West & Central Africa

Release of Chibok girls was ‘political’, claims army


The Nigerian military said this week that the exchange of 82 Chibok schoolgirls, almost all of whom are Christians, for commanders of Boko Haram was done for political gain rather than military strategy.

Speaking on ‘Hard Talk’, a BBC programme, on Tuesday, Chief of Army Staff, Lt. Gen. Tukur Buratai, said, “The Boko Haram terrorists’ swap for the Chibok schoolgirls was a political decision, not a military decision. It is in the best interest of the nation and based on the circumstances, the government felt it was the best course.”

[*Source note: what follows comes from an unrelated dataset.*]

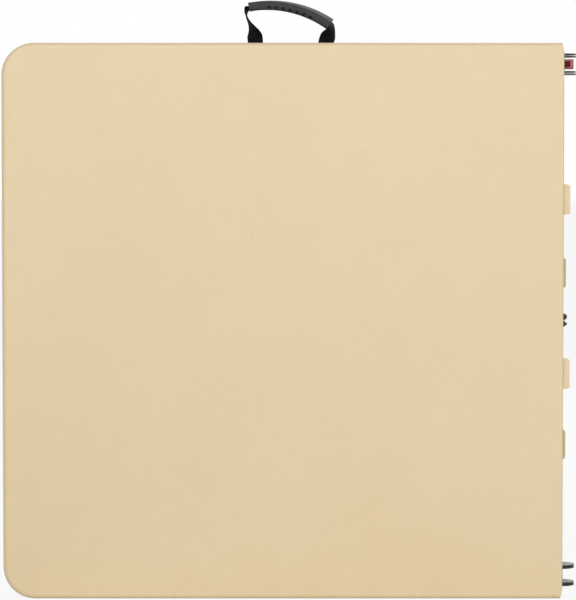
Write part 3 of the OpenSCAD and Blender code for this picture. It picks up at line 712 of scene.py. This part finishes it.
def makeBolt():
    low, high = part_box("lock_bolt")
    past, gap, outline = bolt["past"], bolt["panelGap"], bolt["outline"]
    rise, bedded = bolt["panelRise"], bolt["bedded"]
    face, back = low.y + bolt["raised"], low.y + bolt["thick"]
    body = block("lockBolt", (low.x, face, low.z), (high.x, back, high.z))
    combine(body, block("thumbTab", (low.x, back - past, low.z),
                        (low.x + bolt["thumb"], high.y, high.z)), "UNION")
    step, half = bolt["thumb"] / (bolt["grooves"] + 1), bolt["grooveWide"] / 2
    for number in range(bolt["grooves"]):
        x = low.x + step * (number + 1)
        combine(body, block("groove", (x - half, high.y - bolt["grooveDeep"], low.z - past),
                            (x + half, high.y + past, high.z + past)), "DIFFERENCE")
    atTip, atSides = bolt["frameWide"]
    inner = outline + atSides
    panelLow = Vector((high.x - bolt["panel"], face - past, low.z + inner))
    panelHigh = Vector((high.x - outline - atTip, face + bolt["sunk"], high.z - inner))
    combine(body, block("panelCut", panelLow, panelHigh), "DIFFERENCE")
    roundEdges(body, bolt["corner"] / 2, 3, 40)
    dress(body, finishes["lock_red"], "lock_red", "lock_bolt", "lock_bolt")

    # a thin dark sheet laid in the pocket: painted shade, darker than the bar's own red
    panel = block("lockPanel", (panelLow.x + gap, panelHigh.y - rise, panelLow.z + gap),
                  (panelHigh.x - gap, panelHigh.y + bedded, panelHigh.z - gap))
    roundEdges(panel, gap, 2, 40)
    dress(panel, lockDark, "lock_red", "lock_bolt", "lock_bolt")

    # the raised frame takes the lighter red, a painted highlight
    border = block("lockFrame", (panelLow.x - bolt["frameUnder"], low.y, low.z + outline),
                   (high.x - outline, face + bedded, high.z - outline))
    combine(border, block("frameCut", panelLow, panelHigh + Vector((0, past, 0))), "DIFFERENCE")
    roundEdges(border, bolt["frameEdge"], 2, 40)
    dress(border, lockRubbed, "lock_red", "lock_bolt", "lock_bolt")


makeBolt()
print("lock bolt made")


# Handle: webbing through a moulded grip

handle = {
    "centre": (0.00085, -0.0028, 0.7573),
    "span": 0.0964,
    "arch": 0.147,
    "length": 0.112,
    "lean": math.radians(11.6),
    "middle": 0.0478,
    "width": 0.025,
    "thick": 0.0122,
    "corner": 0.0052,
    "cornerRounds": 7,
    "edge": 0.0005,
    "steps": 56,
    "longer": math.radians(0.6),    # the right end reaches a little further round
    "twists": (math.radians(1), math.radians(20)),    # left and right, its front edge turned down
    "slot": (0.0218, 0.0028),
    "slotPast": math.radians(2),
    "slotSteps": 40,
    "dimples": 7,
    "pitch": 0.010,
    "dimpleRadius": 0.0023,
    "dimpleDepth": 0.005,
    "dimpleLow": 0.18,    # how far below the middle, as a share of the thickness
}
endAngle = math.asin(handle["length"] / 2 / handle["arch"])


def archPoint(turn):
    a, r = handle["lean"], handle["arch"]
    return Vector((r * (math.sin(turn + a) - math.sin(a)), 0,
                   handle["middle"] + r * (math.cos(turn + a) - math.cos(a))))


def archAlong(turn):
    return Vector((math.cos(turn + handle["lean"]), 0, -math.sin(turn + handle["lean"])))


def archCentre():
    return Vector(handle["centre"]) + archPoint(0) - handle["arch"] * Vector(
        (math.sin(handle["lean"]), 0, math.cos(handle["lean"])))


def twistAt(turn):
    first, last = handle["twists"]
    return first + (last - first) * (turn + endAngle) / (2 * endAngle)


def archBar(name, wide, deep, reach, steps, corner=0, rounds=0):    # swept along the arch
    clearSelection()
    centre, first = archCentre(), handle["lean"] - reach
    sweep = 2 * reach + handle["longer"]
    place = centre + handle["arch"] * Vector((math.sin(first), 0, math.cos(first)))
    bpy.ops.mesh.primitive_plane_add(size=1, location=place, rotation=(0, first + math.pi / 2, 0))
    bar = bpy.context.active_object
    bar.name = name
    bar.scale = (deep, wide, 1)
    settle(bar)
    openMesh(bar, "VERT", everything=True)
    if corner:
        bpy.ops.mesh.bevel(offset=corner, segments=rounds, affect="VERTICES")
        bpy.ops.mesh.select_all(action="SELECT")
    bpy.ops.mesh.spin(steps=steps, angle=-sweep, center=centre, axis=(0, 1, 0))
    closeMesh()
    return bar


def makeGrip():
    grip = archBar("handleGrip", handle["width"], handle["thick"], endAngle, handle["steps"],
                   handle["corner"], handle["cornerRounds"])
    slot = archBar("slot", *handle["slot"], endAngle + handle["slotPast"], handle["slotSteps"])
    combine(grip, slot, "DIFFERENCE")
    centre = archCentre()
    away = handle["arch"] - handle["thick"] * handle["dimpleLow"]
    for number in range(handle["dimples"]):
        fromMiddle = number - (handle["dimples"] - 1) / 2
        turn = handle["lean"] + fromMiddle * handle["pitch"] / handle["arch"]
        for side in (-1, 1):
            clearSelection()
            bpy.ops.mesh.primitive_cylinder_add(
                vertices=20, radius=handle["dimpleRadius"], depth=2 * handle["dimpleDepth"],
                rotation=(math.pi / 2, 0, 0),
                location=centre + Vector((away * math.sin(turn), side * handle["width"] / 2,
                                          away * math.cos(turn))))
            hole = bpy.context.active_object
            settle(hole)
            combine(grip, hole, "DIFFERENCE")
    roundEdges(grip, handle["edge"], 2, 40)
    for vertex in grip.data.vertices:
        turn = math.atan2(vertex.co.x - centre.x, vertex.co.z - centre.z) - handle["lean"]
        middle = Vector(handle["centre"]) + archPoint(turn)
        turning = Matrix.Rotation(twistAt(turn), 3, archAlong(turn))
        vertex.co = middle + turning @ (vertex.co - middle)
    return dress(grip, finishes["grip_plastic"], "grip_plastic", "handle", "handle_grip")


makeGrip()
print("grip made")

webbing = {    # -1 is the left side, 1 the right
    "width": 0.021,
    "thick": 0.002,
    "edge": 0.0006,
    "past": 0.0004,
    "bend": 0.0025,
    "fall": {-1: math.radians(65), 1: math.radians(75)},    # how steeply it leaves the bend
    "pullShare": 0.34,
    "riseShare": {-1: 0.52, 1: 0.37},
    "flare": {-1: 0.0, 1: 0.001},
    "twistShare": {-1: 0.91, 1: 0.75},    # where on its way down it has turned flat
    "twistPower": {-1: 4.4, 1: 2.0},
    "forward": {-1: 0.0, 1: 0.0016},    # keeps its edge clear of the rims when the handle lies back
    "curl": {-1: math.radians(-16), 1: 0.0},    # how far it turns over where it leaves the grip
    "curlEnd": 0.27,
    "held": 0.0143,    # each end, between the halves
    "steps": (9, 44, 8, 40),    # along a held end, a drop, a bend and the grip
    "grid": (400, 10),
}


def heading(side, angle):    # outwards on one side and downwards by an angle
    return Vector((side * math.cos(angle), 0, -math.sin(angle)))


def gripEnd(side):
    return side * endAngle + (handle["longer"] if side > 0 else 0)


def exitAngle(side):
    return side * (gripEnd(side) + handle["lean"])


def bendAngle(side, share):
    first = exitAngle(side)
    return first + (webbing["fall"][side] - first) * share


def bendPoint(side, share):    # the webbing's short bend at each end of the grip
    first, quarter = exitAngle(side), math.pi / 2
    start = archPoint(gripEnd(side)) + webbing["past"] * heading(side, first)
    swing = heading(side, first + quarter) - heading(side, bendAngle(side, share) + quarter)
    return start + webbing["bend"] * swing


def dropPoint(side, t):    # from that bend down to its seat, turning flat on the way
    a = bendPoint(side, 1)
    b = a + webbing["pullShare"] * a.z * heading(side, webbing["fall"][side])
    d = Vector((side * handle["span"] / 2, 0, 0))
    c = Vector((d.x + webbing["flare"][side], 0, webbing["riseShare"][side] * a.z))
    point = (1 - t) ** 3 * a + 3 * t * (1 - t) ** 2 * b + 3 * t ** 2 * (1 - t) * c + t ** 3 * d
    point.y -= webbing["forward"][side] * math.sin(math.pi * t) ** 2
    along = ((1 - t) ** 2 * (b - a) + 2 * t * (1 - t) * (c - b) + t ** 2 * (d - c)).normalized()
    first = twistAt(gripEnd(side))
    turned = min(1, t / webbing["twistShare"][side]) ** webbing["twistPower"][side]
    curl = webbing["curl"][side] * max(0, 1 - t / webbing["curlEnd"])
    return point, frontEdge(side * along, first + (math.pi / 2 - first) * turned + curl)


def frontEdge(along, twist):    # from the webbing's middle towards the edge that faces the front
    return Vector((math.sin(twist) * along.z, -math.cos(twist), -math.sin(twist) * along.x))


def bendEdge(side, share):
    twist = twistAt(gripEnd(side)) + webbing["curl"][side] * share
    return frontEdge(side * heading(side, bendAngle(side, share)), twist)


def webbingRoute():
    heldSteps, dropSteps, bendSteps, gripSteps = webbing["steps"]
    flat, seat, held = Vector((1, 0, 0)), handle["span"] / 2, webbing["held"]
    route = [(Vector((-seat, 0, -held * (1 - k / heldSteps))), flat) for k in range(heldSteps)]
    route += [dropPoint(-1, 1 - k / dropSteps) for k in range(dropSteps)]
    for k in range(bendSteps + 1):
        share = 1 - k / bendSteps
        route.append((bendPoint(-1, share), bendEdge(-1, share)))
    for k in range(gripSteps + 1):
        turn = gripEnd(-1) + (gripEnd(1) - gripEnd(-1)) * k / gripSteps
        route.append((archPoint(turn), frontEdge(archAlong(turn), twistAt(turn))))
    for k in range(bendSteps + 1):
        route.append((bendPoint(1, k / bendSteps), bendEdge(1, k / bendSteps)))
    route += [dropPoint(1, k / dropSteps) for k in range(1, dropSteps + 1)]
    route += [(Vector((seat, 0, -held * k / heldSteps)), -flat) for k in range(1, heldSteps + 1)]
    return route


def makeWebbingStrip():
    route = webbingRoute()
    lengths = [0.0]
    for (before, _), (after, _) in zip(route, route[1:]):
        lengths.append(lengths[-1] + (after - before).length)
    total = lengths[-1]
    clearSelection()
    along, across = webbing["grid"]
    bpy.ops.mesh.primitive_grid_add(x_subdivisions=along, y_subdivisions=across, size=1,
                                    calc_uvs=True)
    strip = bpy.context.active_object
    strip.name = "handleWebbing"
    strip.data.uv_layers[0].name = "stripMap"
    origin = Vector(handle["centre"])
    for vertex in strip.data.vertices:
        reach = (vertex.co.x + 0.5) * total
        k = max(i for i, s in enumerate(lengths[:-1]) if s <= reach + 1e-9)
        share = (reach - lengths[k]) / (lengths[k + 1] - lengths[k])
        middle = route[k][0].lerp(route[k + 1][0], share)
        wide = route[k][1].lerp(route[k + 1][1], share).normalized()
        vertex.co = origin + middle + wide * vertex.co.y * webbing["width"]
    applyModifier(strip, "SOLIDIFY", thickness=webbing["thick"], offset=0)
    roundEdges(strip, webbing["edge"], 3, 50)
    strip.data.materials.clear()
    strip.data.materials.append(finishes["webbing"])
    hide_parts("handle_strap", "strap_ends")
    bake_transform(strip)
    print("webbing", round(total, 4), "m long")
    return strip


makeWebbingStrip()


# Camera, lamps and floor

view = {
    "place": (-0.0028, -4.3467, 0.62),
    "lens": 190.5,
    "pitch": math.radians(2.823),    # looks slightly down on the lower hinge
}
cameraData = bpy.data.cameras.new("camera")
cameraData.sensor_width = 36
cameraData.lens = view["lens"]
camera = bpy.data.objects.new("camera", cameraData)
camera.location = view["place"]
camera.rotation_euler = (math.pi / 2 - view["pitch"], 0, 0)
bpy.context.scene.collection.objects.link(camera)
bpy.context.scene.camera = camera

lamps = {
    "above": {"place": (-0.7, -4.4, 2.9), "size": 2.0, "power": 103, "colour": (0.98, 1.0, 1.01)},
    "front": {"place": (1.4, -4.9, 0.7), "size": 2.4, "power": 73, "colour": (1.0, 0.975, 0.92)},
    "back": {"place": (1.4, 2.8, 2.4), "size": 2.0, "power": 40, "colour": (1.0, 1.0, 1.0)},
}
target = Vector((0, 0, 0.38))
for name, lamp in lamps.items():
    data = bpy.data.lights.new(name, "AREA")
    data.shape = "SQUARE"
    data.size = lamp["size"]
    data.energy = lamp["power"]
    data.color = lamp["colour"]
    light = bpy.data.objects.new(name, data)
    light.location = lamp["place"]
    light.rotation_euler = (target - Vector(lamp["place"])).to_track_quat("-Z", "Y").to_euler()
    bpy.context.scene.collection.objects.link(light)


def seenDirectly(tree):    # camera, glossy and transmission rays see the plain white background
    path = addNode(tree, "LightPath")
    either = maths(tree, "MAXIMUM", path.outputs["Is Camera Ray"], path.outputs["Is Glossy Ray"])
    return maths(tree, "MAXIMUM", either, path.outputs["Is Transmission Ray"])


surroundings = {
    "level": 0.3,
    "tint": (1.0, 0.99, 0.975, 1),
    "floor": tone(236, 236, 235),
    "floorSize": 60,
    "floorDrop": 0.0002,    # keeps it just clear of the standing edge
    "shadow": 0.1,    # how much of the floor's shadow shows on the white
}
world = bpy.data.worlds.new("studio")
bpy.context.scene.world = world
world.use_nodes = True
tree = world.node_tree
tree.nodes.clear()
lit = addNode(tree, "Background",
              {"Color": surroundings["tint"], "Strength": surroundings["level"]})
plain = addNode(tree, "Background", {"Color": (1, 1, 1, 1), "Strength": 1.0})
chosen = addNode(tree, "MixShader", {0: seenDirectly(tree), 1: lit.outputs[0], 2: plain.outputs[0]})
addNode(tree, "OutputWorld", {0: chosen.outputs[0]})

clearSelection()
bpy.ops.mesh.primitive_plane_add(size=1, location=(0, 0, -surroundings["floorDrop"]))
floor = bpy.context.active_object
floor.name = "floor"
floor.scale = (surroundings["floorSize"], surroundings["floorSize"], 1)
settle(floor)
paper = bpy.data.materials.new("floorPaper")
paper.use_nodes = True
tree = paper.node_tree
tree.nodes.clear()
matt = addNode(tree, "BsdfDiffuse", {"Color": surroundings["floor"]})
white = addNode(tree, "Emission", {"Color": (1, 1, 1, 1), "Strength": 1.0})
share = maths(tree, "MULTIPLY", seenDirectly(tree), 1 - surroundings["shadow"])
mixed = addNode(tree, "MixShader", {0: share, 1: matt.outputs[0], 2: white.outputs[0]})
addNode(tree, "OutputMaterial", {0: mixed.outputs[0]})
floor.data.materials.append(paper)

bpy.context.scene.view_settings.view_transform = "Standard"
print("camera, lamps and floor set")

Buratai said he was satisfied with the goodwill generated by the swap despite the fact that there had been no military victory. He declared: “Personally, I think it has its own advantages; the message is to rescue the Chibok girls.”

The military was not involved in the negotiations but provided logistical support. “As far as I am concerned, we performed our own role for the safe passage of the abducted Chibok girls,” he added.

He scaled back on claims made to the press that 700 terrorists had surrendered but argued that the war against Boko Haram “is clearly being won”.

The Nigerian army had repeatedly said that Boko Haram has been defeated and the terrorists are simply kicking their death throes. The chief of Army Staff commented:  “I do not think anyone has said the Boko Haram has been eliminated. Terrorism is something that is resilient.”

In the interview, General Buratai claimed credit in the war against Boko Haram: “Before May 2015, the Boko Haram insurgents were even in Abuja, Kano and Kaduna. They were operating even to the South. We had to stop them.

“For the past one and a half years, we have not had any attack in Jos, Abuja, Kano and many other places, not even as close as Gombe State.”

General Buratai said the Islamic terrorists, “are only concentrated within certain areas in Borno and Yobe states.”